Tracing the source of liquidity for distressed housing markets
Rohan Ganduri, Steven Chong Xiao & Serena Wenjing Xiao
Real Estate Economics, forthcoming
Abstract:
We show that profit-seeking institutional investors provide valuable liquidity and spur the recovery of distressed housing markets. Using a quasi-natural experiment wherein investors purchased prepackaged distressed home portfolios from government-sponsored enterprises, we find that transaction prices of properties located within 0.25 miles of bulk-sale properties increased by 1.4% more than homes located farther away. This positive price spillover effect helped reverse the discounts at which such properties were being sold prior to the bulk-sale event. The price spillover effect due to the bulk-sale event is greater for foreclosed homes (4.1%), homes similar to the bulk-sale homes (2.5%), and homes in highly distressed neighborhoods (7.0%). Our results highlight asset disposition through pooling and institutional participation as a potential market-driven channel for the recovery of distressed housing markets.

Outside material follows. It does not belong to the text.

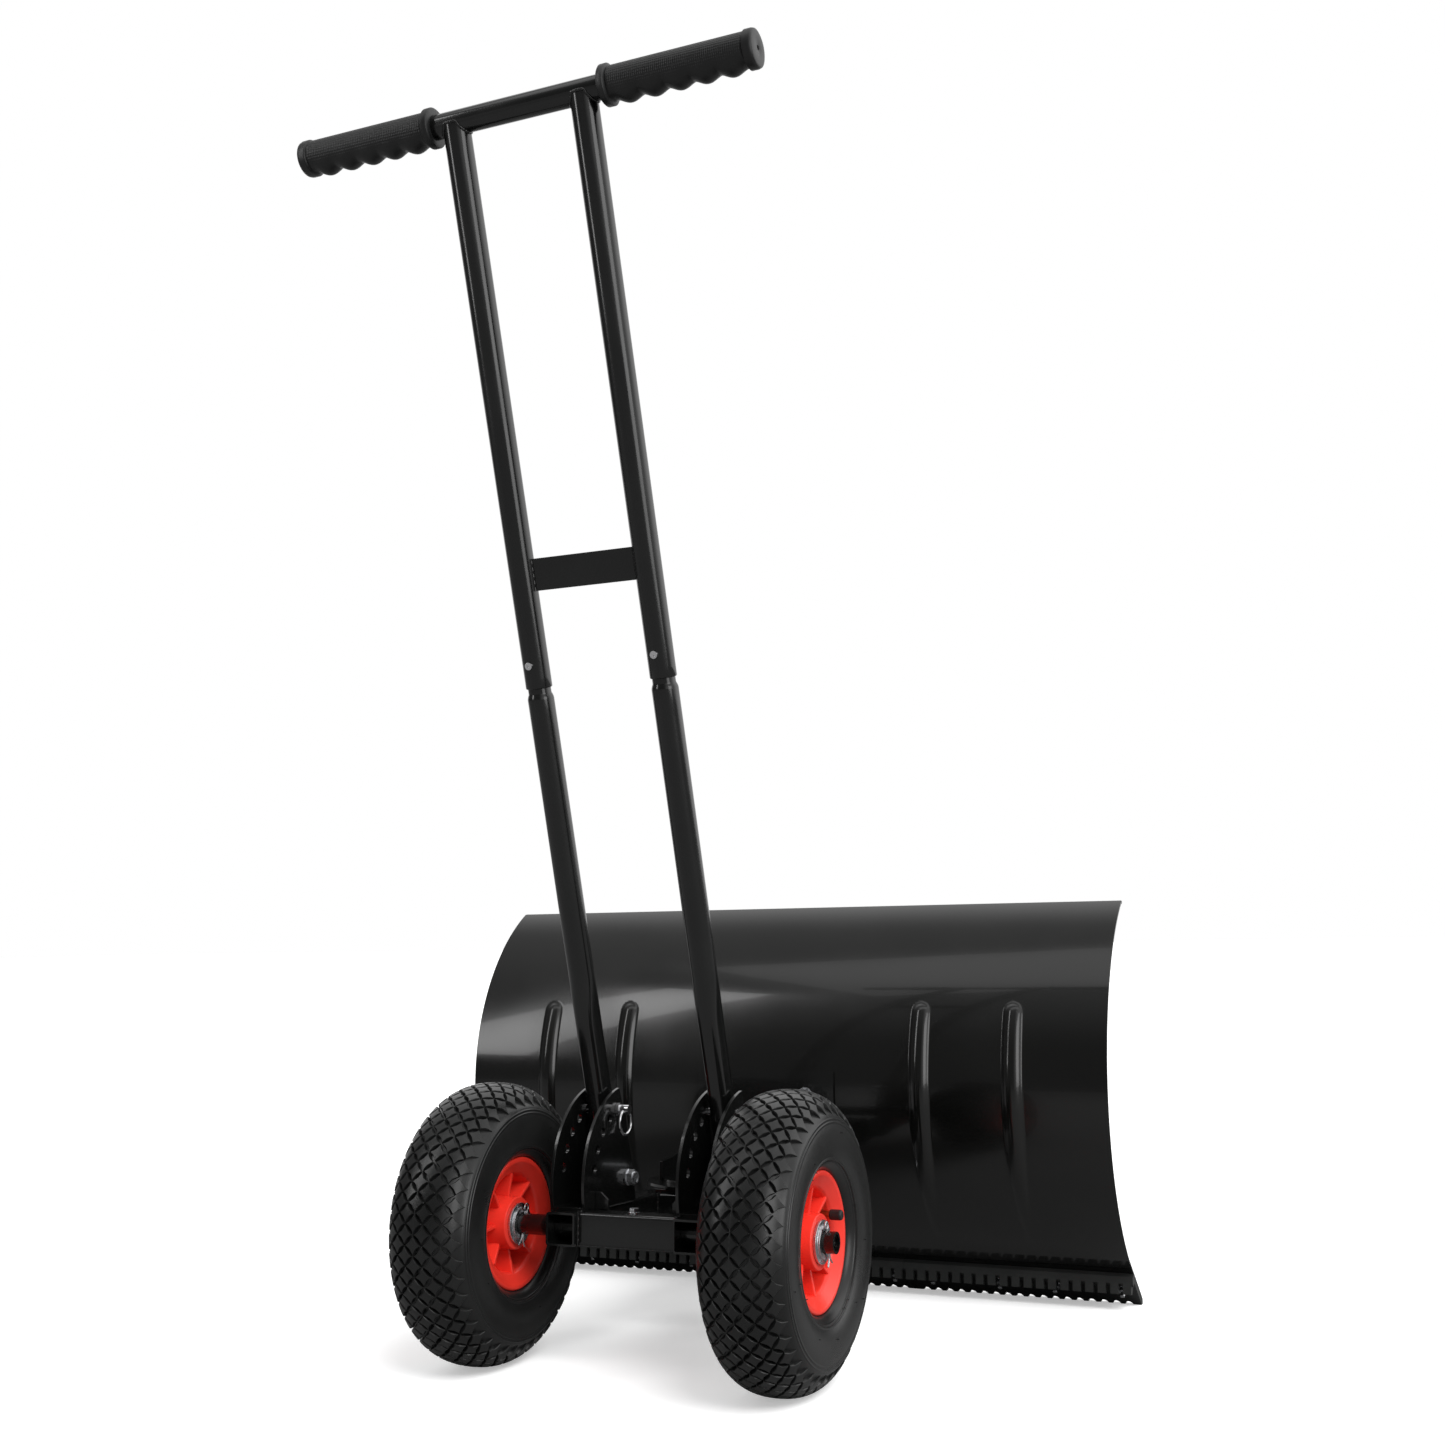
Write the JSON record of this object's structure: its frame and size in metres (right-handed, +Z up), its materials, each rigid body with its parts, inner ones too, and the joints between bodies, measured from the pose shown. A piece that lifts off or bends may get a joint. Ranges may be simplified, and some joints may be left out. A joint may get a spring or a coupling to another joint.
{
  "type": "wheeled snow shovel",
  "caption": "Curved pusher blade on a two-wheeled frame, with a folding two-piece handle and a blade that swivels to either side.",
  "frame": {"origin": "middle of the scraper's flat wear face, on the floor", "axes": "+Z up from the floor, +Y forwards (the way the blade pushes), +X to the right of the person pushing"},
  "size_m": [0.746, 0.663, 1.1443],
  "materials": {
    "black_powder_coat": "glossy powder coat",
    "blade_enamel": "glossy black enamel",
    "zinc": "bright zinc plate",
    "chrome": "polished",
    "tyre_rubber": "matte rubber with a soft sheen",
    "tube_rubber": "matte rubber",
    "rim_plastic": "semi-gloss red moulding",
    "grip_rubber": "knurled matte rubber",
    "scraper_plastic": "satin moulded plastic",
    "cap_plastic": "satin"
  },
  "bodies": {
    "frame": {"rail_left": "black_powder_coat", "rail_right": "black_powder_coat", "axle_crossbar": "black_powder_coat", "front_crossbar": "black_powder_coat", "lock_bracket_left": "black_powder_coat", "lock_bracket_right": "black_powder_coat", "corner_gussets": "black_powder_coat", "swivel_base_plate": "black_powder_coat", "axle_tube": "black_powder_coat", "axle_lock_screw": "zinc", "axle_washers": "zinc", "cotter_pins": "zinc", "pivot_bolts": "zinc", "pivot_nuts": "zinc", "swivel_bolt": "zinc", "swivel_nut": "zinc"},
    "wheel_left": {"tyre_left": "tyre_rubber", "inner_tube_left": "tube_rubber", "rim_outer_left": "rim_plastic", "rim_inner_left": "rim_plastic", "hub_bearings_left": "zinc", "rim_screws_left": "zinc", "valve_cap_left": "cap_plastic"},
    "wheel_right": {"tyre_right": "tyre_rubber", "inner_tube_right": "tube_rubber", "rim_outer_right": "rim_plastic", "rim_inner_right": "rim_plastic", "hub_bearings_right": "zinc", "rim_screws_right": "zinc", "valve_cap_right": "cap_plastic"},
    "handle": {"lower_tube_left": "black_powder_coat", "lower_tube_right": "black_powder_coat", "upper_tube_left": "black_powder_coat", "upper_tube_right": "black_powder_coat", "brace_plate": "black_powder_coat", "cross_handle": "black_powder_coat", "grip_left": "grip_rubber", "grip_right": "grip_rubber", "pivot_spacers": "cap_plastic"},
    "snap_left": {"snap_button_left": "chrome"},
    "snap_right": {"snap_button_right": "chrome"},
    "pin_left": {"lock_pin_left": "chrome"},
    "pin_right": {"lock_pin_right": "chrome"},
    "ring_left": {"pin_ring_left": "chrome"},
    "ring_right": {"pin_ring_right": "chrome"},
    "blade": {"blade_sheet": "blade_enamel", "blade_cradle": "black_powder_coat", "swivel_disc": "black_powder_coat", "back_pad": "black_powder_coat", "pad_bolts": "zinc", "pad_nuts": "zinc", "scraper_left": "scraper_plastic", "scraper_middle": "scraper_plastic", "scraper_right": "scraper_plastic", "scraper_bolts": "zinc", "scraper_nuts": "zinc"},
    "swivel_lock": {"swivel_pin": "zinc"}
  },
  "joints": [
    {"name": "wheel_left_spin", "type": "hinge", "parent": "frame", "child": "wheel_left", "pos_m": [-0.153, -0.44591, 0.13], "axis": [1, 0, 0], "continuous": true},
    {"name": "wheel_right_spin", "type": "hinge", "parent": "frame", "child": "wheel_right", "pos_m": [0.153, -0.44591, 0.13], "axis": [1, 0, 0], "continuous": true},
    {"name": "handle_fold", "type": "hinge", "parent": "frame", "child": "handle", "pos_m": [0, -0.36641, 0.16475], "axis": [1, 0, 0], "range_deg": [-60.05, 60]},
    {"name": "blade_swivel", "type": "hinge", "parent": "frame", "child": "blade", "pos_m": [0, -0.21128, 0.14033], "axis": [0, 0.0412, 0.9991], "range_deg": [-30, 30]},
    {"name": "swivel_pin_lift", "type": "slide", "parent": "frame", "child": "swivel_lock", "axis": [0, 0.0412, 0.9991], "range_m": [0, 0.032]},
    {"name": "lock_pin_left_pull", "type": "slide", "parent": "handle", "child": "pin_left", "axis": [1, 0, 0], "range_m": [0, 0.044]},
    {"name": "lock_pin_right_pull", "type": "slide", "parent": "handle", "child": "pin_right", "axis": [1, 0, 0], "range_m": [-0.044, 0]},
    {"name": "ring_left_swing", "type": "hinge", "parent": "pin_left", "child": "ring_left", "pos_m": [-0.039, -0.38535, 0.2311], "axis": [0, -1, 0], "range_deg": [-8, 95]},
    {"name": "ring_right_swing", "type": "hinge", "parent": "pin_right", "child": "ring_right", "pos_m": [0.039, -0.38535, 0.2311], "axis": [0, -1, 0], "range_deg": [-95, 8]},
    {"name": "snap_left_press", "type": "slide", "parent": "handle", "child": "snap_left", "axis": [0, 0.9616, 0.2746], "range_m": [0, 0.0022], "stiffness_N_per_m": 1500},
    {"name": "snap_right_press", "type": "slide", "parent": "handle", "child": "snap_right", "axis": [0, 0.9616, 0.2746], "range_m": [0, 0.0022], "stiffness_N_per_m": 1500}
  ]
}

The social transmission of economic sentiment on consumption
Christos Makridis
European Economic Review, forthcoming
Abstract:
This paper investigates the causal effect of economic sentiment on consumption using micro-data between 2008 and 2017. After showing that individuals update their beliefs about the national state of the economy in response to local housing and labor market fluctuations, I use the Social Connectedness Index (SCI) to construct an SCI-weighted index of housing price growth that captures individuals' exposure to housing market shocks in friends' zip codes. Using plausibly exogenous variation in individuals' exposure to friends who experience heterogeneous housing price growth, I find that a standard deviation rise in economic sentiment is associated with a 17.3-24.6% rise in consumption of non-durables.